6.2.7 RAID 10: Mirrored Striping

Simple RAID 1 arrays are now quite unusual, because storage requirements have outgrown single physical disk sizes; as a result, it is now commonplace to create mirrors whose submirrors are stripes. These are often called RAID 10, RAID 1+0, or RAID 0+1 arrays. Figure 6-4 shows RAID 1+0 organization.

Figure 6-4. RAID 1+0 organization

The read performance of a RAID 10 array benefits from both organizations, although random reads benefit only from mirroring when they are multi-threaded. Writes to RAID 10 arrays are typically about 30% slower than those to purely striped volumes, due to the overhead of writing two copies.
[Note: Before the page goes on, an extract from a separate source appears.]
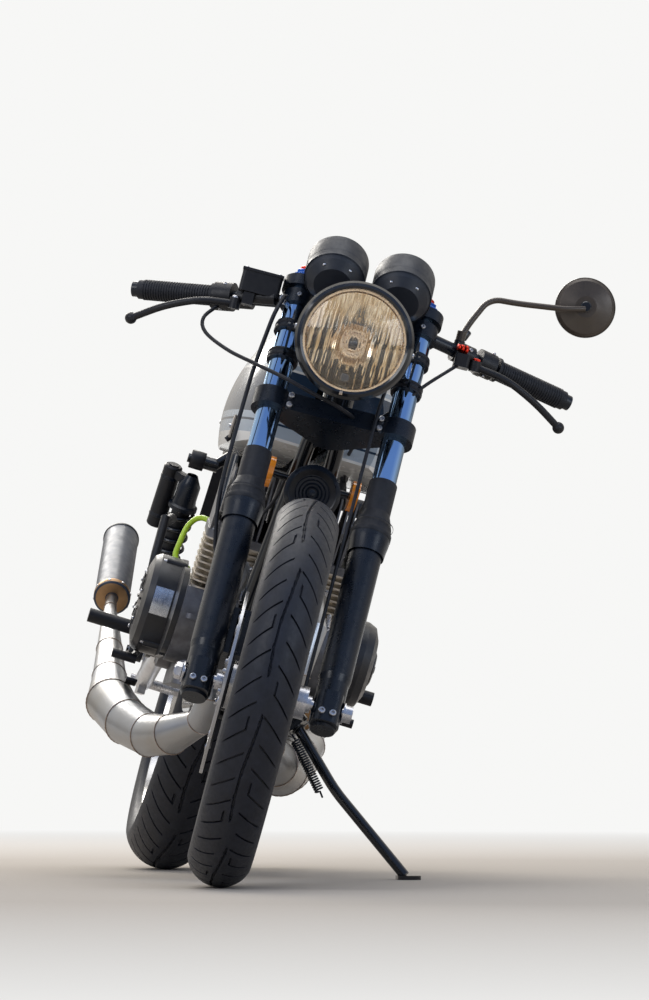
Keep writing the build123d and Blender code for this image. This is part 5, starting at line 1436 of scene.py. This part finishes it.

The order of operations in a RAID 10 array is actually quite important. There are two mechanisms of building such a device with four disks:

Construct two stripes of two drives each, then join them to construct a mirror, giving you one mirror whose submirrors happen to be stripes. This is a RAID 0+1 organization (see Figure 6-5).
Construct two two-way mirrors, then stripe them, giving you a stripe with components that happen to be mirrors. This is a RAID 1+0 organization (see Figure 6-6).

Figure 6-5. RAID 0+1

Figure 6-6. RAID 1+0

This may seem to be an academic consideration, but the two design philosophies have substantially different behavior when a disk fails. When a RAID 0+1 array suffers a disk failure, an entire submirror is taken offline. Any subsequent failure compromises the entire array. In the RAID 1+0 array, a single disk failure degrades only that component of the stripe: an N-device array can suffer at worst 2 failures, and at best N/2 failures, before data is lost. Unfortunately, vendors are often less than clear as to which sort of design they actually implement. You'll need to check with your vendor to be sure.

Solstice DiskSuite is notable in that it forces you to create stripes, then mirror the stripes (RAID 0+1); although this seems wrong, it does actually implement the correct (RAID 1+0) scheme.